Given data:
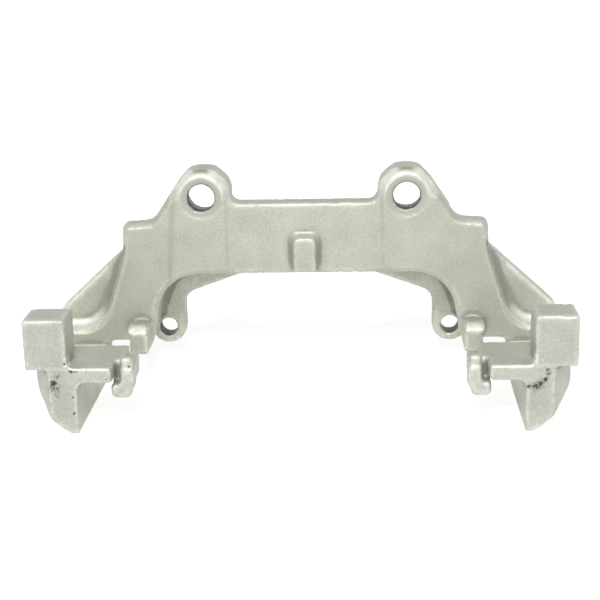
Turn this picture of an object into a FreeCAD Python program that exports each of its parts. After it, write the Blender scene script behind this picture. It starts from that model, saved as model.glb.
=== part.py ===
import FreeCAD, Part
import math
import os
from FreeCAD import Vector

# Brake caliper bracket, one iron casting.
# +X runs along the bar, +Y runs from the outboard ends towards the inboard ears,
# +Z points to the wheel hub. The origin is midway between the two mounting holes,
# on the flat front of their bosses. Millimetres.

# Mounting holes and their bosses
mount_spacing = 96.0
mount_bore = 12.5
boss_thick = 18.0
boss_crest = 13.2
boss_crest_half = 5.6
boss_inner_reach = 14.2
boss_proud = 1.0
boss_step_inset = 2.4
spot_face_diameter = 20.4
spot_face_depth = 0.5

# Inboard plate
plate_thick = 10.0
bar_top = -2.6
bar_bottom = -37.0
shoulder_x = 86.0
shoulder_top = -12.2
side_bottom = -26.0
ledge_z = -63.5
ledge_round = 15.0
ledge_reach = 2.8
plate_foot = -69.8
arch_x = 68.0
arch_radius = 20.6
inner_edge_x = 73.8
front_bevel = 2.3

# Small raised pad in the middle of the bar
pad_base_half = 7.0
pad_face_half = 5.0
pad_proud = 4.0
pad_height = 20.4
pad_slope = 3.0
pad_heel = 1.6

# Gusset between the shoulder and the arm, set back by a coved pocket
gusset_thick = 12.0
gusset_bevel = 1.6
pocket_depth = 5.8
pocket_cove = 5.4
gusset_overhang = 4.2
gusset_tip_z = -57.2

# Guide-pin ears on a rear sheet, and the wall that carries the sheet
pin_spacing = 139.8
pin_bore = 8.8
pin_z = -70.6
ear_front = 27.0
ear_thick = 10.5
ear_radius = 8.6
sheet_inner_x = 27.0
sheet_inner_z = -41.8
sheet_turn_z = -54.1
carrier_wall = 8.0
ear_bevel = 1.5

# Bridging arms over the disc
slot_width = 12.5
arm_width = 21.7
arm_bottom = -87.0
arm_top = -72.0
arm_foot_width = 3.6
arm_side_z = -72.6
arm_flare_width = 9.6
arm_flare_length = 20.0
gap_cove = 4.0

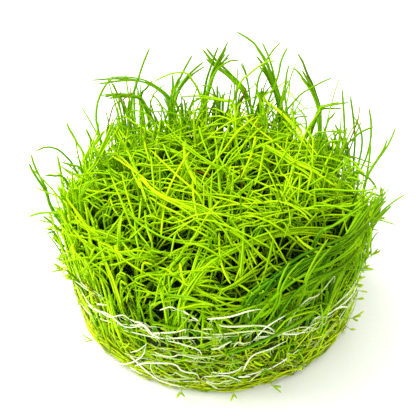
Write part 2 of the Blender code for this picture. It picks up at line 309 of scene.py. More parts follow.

Work required:
Please copy exactly the lines from the first line of the records above through the line containing "spot_face_depth = 0.5", including both, and nothing more.

Response:
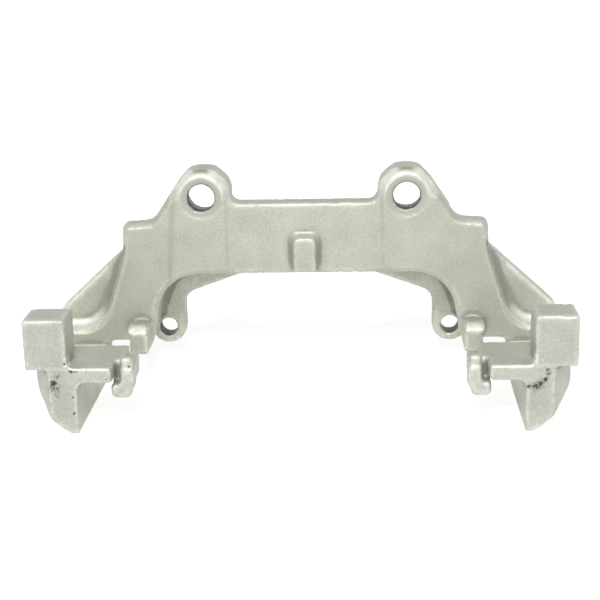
Turn this picture of an object into a FreeCAD Python program that exports each of its parts. After it, write the Blender scene script behind this picture. It starts from that model, saved as model.glb.
=== part.py ===
import FreeCAD, Part
import math
import os
from FreeCAD import Vector

# Brake caliper bracket, one iron casting.
# +X runs along the bar, +Y runs from the outboard ends towards the inboard ears,
# +Z points to the wheel hub. The origin is midway between the two mounting holes,
# on the flat front of their bosses. Millimetres.

# Mounting holes and their bosses
mount_spacing = 96.0
mount_bore = 12.5
boss_thick = 18.0
boss_crest = 13.2
boss_crest_half = 5.6
boss_inner_reach = 14.2
boss_proud = 1.0
boss_step_inset = 2.4
spot_face_diameter = 20.4
spot_face_depth = 0.5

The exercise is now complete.